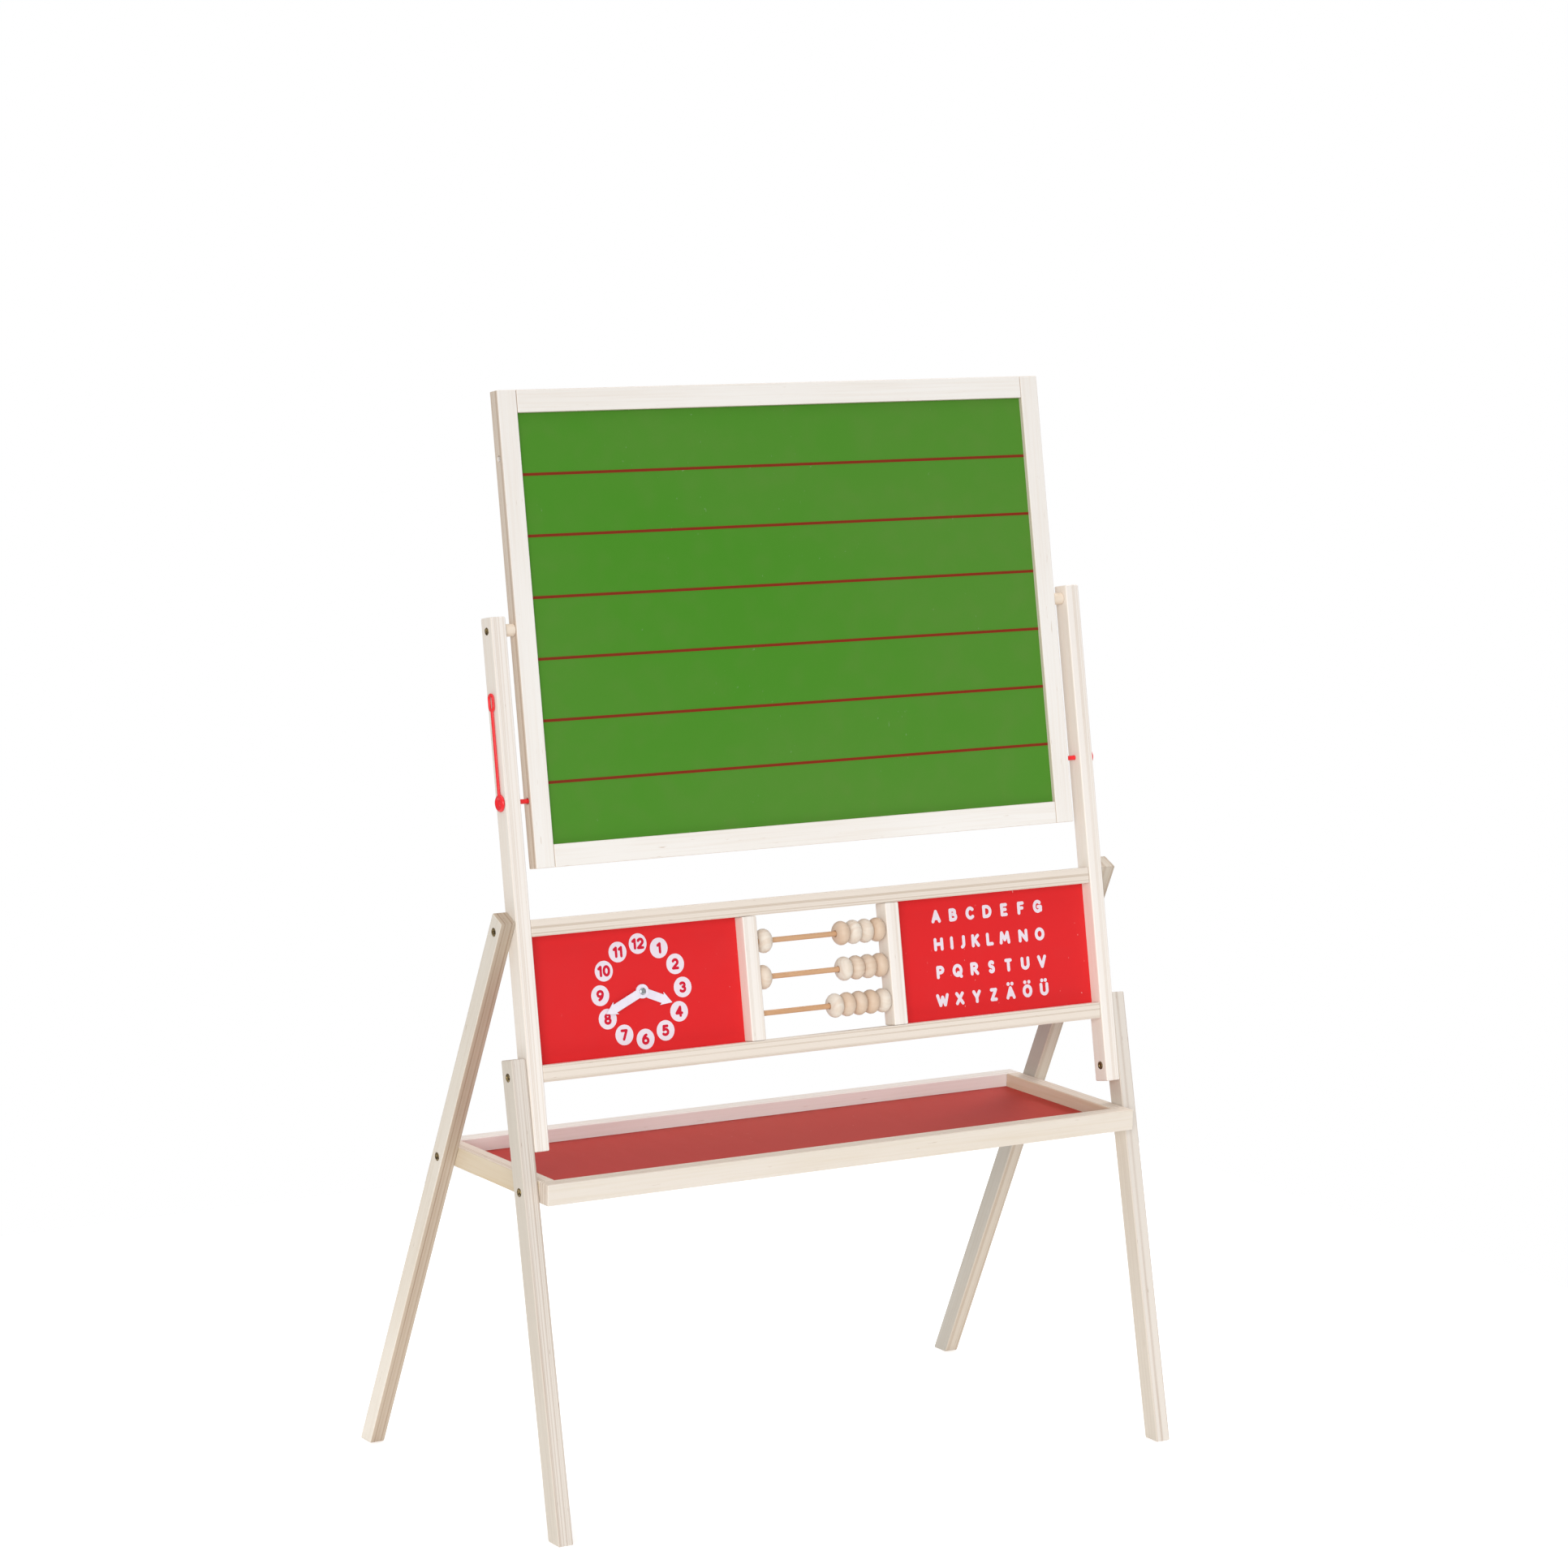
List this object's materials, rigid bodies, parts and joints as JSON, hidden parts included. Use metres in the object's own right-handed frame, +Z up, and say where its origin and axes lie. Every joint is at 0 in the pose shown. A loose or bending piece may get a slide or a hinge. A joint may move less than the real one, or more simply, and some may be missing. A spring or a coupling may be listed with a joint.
{
  "type": "kids easel",
  "caption": "Free-standing easel for children: a reversible chalk and marker board between two uprights, with a clock, a counting frame, an alphabet panel and a tray.",
  "frame": {"origin": "on the floor, at the middle of the footprint", "axes": "+Z up, -Y is the chalkboard side that faces the child, +X to the right seen from that side"},
  "size_m": [0.8308, 0.47, 1.2403],
  "materials": {
    "plywood": "whitewashed plywood, thin plies showing on the cut edges, satin lacquer",
    "board_wood": "plain whitewashed wood, satin lacquer",
    "chalk_green": "matt chalkboard paint on hardboard, with fine brown-red ruled lines",
    "marker_white": "smooth white lacquer on hardboard for dry markers",
    "sign_red": "red lacquered thin board with pale printed letters and number discs",
    "tray_red": "red lacquered thin board",
    "rod_wood": "turned hardwood dowel, unpainted",
    "bead_wood": "turned natural wood, lightly waxed",
    "spacer_wood": "pale turned wood",
    "pin_red": "moulded plastic, smooth",
    "hand_white": "pale sheet plastic",
    "rivet_steel": "bright domed steel",
    "bolt_brass": "dull antique brass plating, hexagon socket"
  },
  "bodies": {
    "frame": {"left_front_leg": "plywood", "left_rear_leg": "plywood", "left_upright": "plywood", "left_divider": "plywood", "left_pivot_spacer": "spacer_wood", "left_pivot_screw": "bolt_brass", "tray_left_rail": "plywood", "left_leg_upper_bolt": "bolt_brass", "left_leg_lower_bolt": "bolt_brass", "left_rear_leg_bolt": "bolt_brass", "left_tray_front_bolt": "bolt_brass", "left_tray_rear_bolt": "bolt_brass", "right_front_leg": "plywood", "right_rear_leg": "plywood", "right_upright": "plywood", "right_divider": "plywood", "right_pivot_spacer": "spacer_wood", "right_pivot_screw": "bolt_brass", "tray_right_rail": "plywood", "right_leg_upper_bolt": "bolt_brass", "right_leg_lower_bolt": "bolt_brass", "right_rear_leg_bolt": "bolt_brass", "right_tray_front_bolt": "bolt_brass", "right_tray_rear_bolt": "bolt_brass", "mid_bottom_rail": "plywood", "mid_top_rail": "plywood", "clock_panel": "sign_red", "alphabet_panel": "sign_red", "clock_rivet": "rivet_steel", "top_rod": "rod_wood", "mid_rod": "rod_wood", "low_rod": "rod_wood", "tray_front_rail": "plywood", "tray_back_rail": "plywood", "tray_floor": "tray_red"},
    "board": {"board_left_stile": "board_wood", "board_right_stile": "board_wood", "board_bottom_rail": "board_wood", "board_top_rail": "board_wood", "chalk_panel": "chalk_green", "marker_panel": "marker_white"},
    "left_lock_pin": {"left_lock_pin": "pin_red"},
    "right_lock_pin": {"right_lock_pin": "pin_red"},
    "hour_hand": {"hour_hand": "hand_white"},
    "minute_hand": {"minute_hand": "hand_white"},
    "top_bead_1": {"top_bead_1": "bead_wood"},
    "top_bead_2": {"top_bead_2": "bead_wood"},
    "top_bead_3": {"top_bead_3": "bead_wood"},
    "top_bead_4": {"top_bead_4": "bead_wood"},
    "top_bead_5": {"top_bead_5": "bead_wood"},
    "mid_bead_1": {"mid_bead_1": "bead_wood"},
    "mid_bead_2": {"mid_bead_2": "bead_wood"},
    "mid_bead_3": {"mid_bead_3": "bead_wood"},
    "mid_bead_4": {"mid_bead_4": "bead_wood"},
    "mid_bead_5": {"mid_bead_5": "bead_wood"},
    "low_bead_1": {"low_bead_1": "bead_wood"},
    "low_bead_2": {"low_bead_2": "bead_wood"},
    "low_bead_3": {"low_bead_3": "bead_wood"},
    "low_bead_4": {"low_bead_4": "bead_wood"},
    "low_bead_5": {"low_bead_5": "bead_wood"}
  },
  "joints": [
    {"name": "board_turn", "type": "hinge", "parent": "frame", "child": "board", "pos_m": [0, -0.02046, 0.9795], "axis": [1, 0, 0], "continuous": true},
    {"name": "left_pin_pull", "type": "slide", "parent": "frame", "child": "left_lock_pin", "axis": [-1, 0, 0], "range_m": [0, 0.03]},
    {"name": "right_pin_pull", "type": "slide", "parent": "frame", "child": "right_lock_pin", "axis": [1, 0, 0], "range_m": [0, 0.03]},
    {"name": "hour_hand_turn", "type": "hinge", "parent": "frame", "child": "hour_hand", "pos_m": [-0.235, -0.09224, 0.57528], "axis": [0, 0.982, -0.1891], "continuous": true},
    {"name": "minute_hand_turn", "type": "hinge", "parent": "frame", "child": "minute_hand", "pos_m": [-0.235, -0.09224, 0.57528], "axis": [0, 0.982, -0.1891], "continuous": true},
    {"name": "top_bead_1_slide", "type": "slide", "parent": "frame", "child": "top_bead_1", "axis": [1, 0, 0], "range_m": [-0.0044, 0.0886]},
    {"name": "top_bead_2_slide", "type": "slide", "parent": "frame", "child": "top_bead_2", "axis": [1, 0, 0], "range_m": [-0.0886, 0]},
    {"name": "top_bead_3_slide", "type": "slide", "parent": "frame", "child": "top_bead_3", "axis": [1, 0, 0], "range_m": [-0.0886, 0]},
    {"name": "top_bead_4_slide", "type": "slide", "parent": "frame", "child": "top_bead_4", "axis": [1, 0, 0], "range_m": [-0.0886, 0]},
    {"name": "top_bead_5_slide", "type": "slide", "parent": "frame", "child": "top_bead_5", "axis": [1, 0, 0], "range_m": [-0.0886, 0]},
    {"name": "mid_bead_1_slide", "type": "slide", "parent": "frame", "child": "mid_bead_1", "axis": [1, 0, 0], "range_m": [0, 0.0931]},
    {"name": "mid_bead_2_slide", "type": "slide", "parent": "frame", "child": "mid_bead_2", "axis": [1, 0, 0], "range_m": [-0.0931, 0]},
    {"name": "mid_bead_3_slide", "type": "slide", "parent": "frame", "child": "mid_bead_3", "axis": [1, 0, 0], "range_m": [-0.0931, 0]},
    {"name": "mid_bead_4_slide", "type": "slide", "parent": "frame", "child": "mid_bead_4", "axis": [1, 0, 0], "range_m": [-0.0931, 0]},
    {"name": "mid_bead_5_slide", "type": "slide", "parent": "frame", "child": "mid_bead_5", "axis": [1, 0, 0], "range_m": [-0.0931, 0]},
    {"name": "low_bead_1_slide", "type": "slide", "parent": "frame", "child": "low_bead_1", "axis": [1, 0, 0], "range_m": [-0.0931, 0]},
    {"name": "low_bead_2_slide", "type": "slide", "parent": "frame", "child": "low_bead_2", "axis": [1, 0, 0], "range_m": [-0.0931, 0]},
    {"name": "low_bead_3_slide", "type": "slide", "parent": "frame", "child": "low_bead_3", "axis": [1, 0, 0], "range_m": [-0.0931, 0]},
    {"name": "low_bead_4_slide", "type": "slide", "parent": "frame", "child": "low_bead_4", "axis": [1, 0, 0], "range_m": [-0.0931, 0]},
    {"name": "low_bead_5_slide", "type": "slide", "parent": "frame", "child": "low_bead_5", "axis": [1, 0, 0], "range_m": [-0.0931, 0]}
  ],
  "couplings": [
    {"joint": "top_bead_2_slide", "follows": "top_bead_5_slide", "ratio": 1},
    {"joint": "top_bead_3_slide", "follows": "top_bead_5_slide", "ratio": 1},
    {"joint": "top_bead_4_slide", "follows": "top_bead_5_slide", "ratio": 1},
    {"joint": "mid_bead_2_slide", "follows": "mid_bead_5_slide", "ratio": 1},
    {"joint": "mid_bead_3_slide", "follows": "mid_bead_5_slide", "ratio": 1},
    {"joint": "mid_bead_4_slide", "follows": "mid_bead_5_slide", "ratio": 1},
    {"joint": "low_bead_1_slide", "follows": "low_bead_5_slide", "ratio": 1},
    {"joint": "low_bead_2_slide", "follows": "low_bead_5_slide", "ratio": 1},
    {"joint": "low_bead_3_slide", "follows": "low_bead_5_slide", "ratio": 1},
    {"joint": "low_bead_4_slide", "follows": "low_bead_5_slide", "ratio": 1}
  ]
}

WORK TO DO:
Copy all lines above containing the string "materials".

SOLUTION BELOW:
List this object's materials, rigid bodies, parts and joints as JSON, hidden parts included. Use metres in the object's own right-handed frame, +Z up, and say where its origin and axes lie. Every joint is at 0 in the pose shown. A loose or bending piece may get a slide or a hinge. A joint may move less than the real one, or more simply, and some may be missing. A spring or a coupling may be listed with a joint.
  "materials": {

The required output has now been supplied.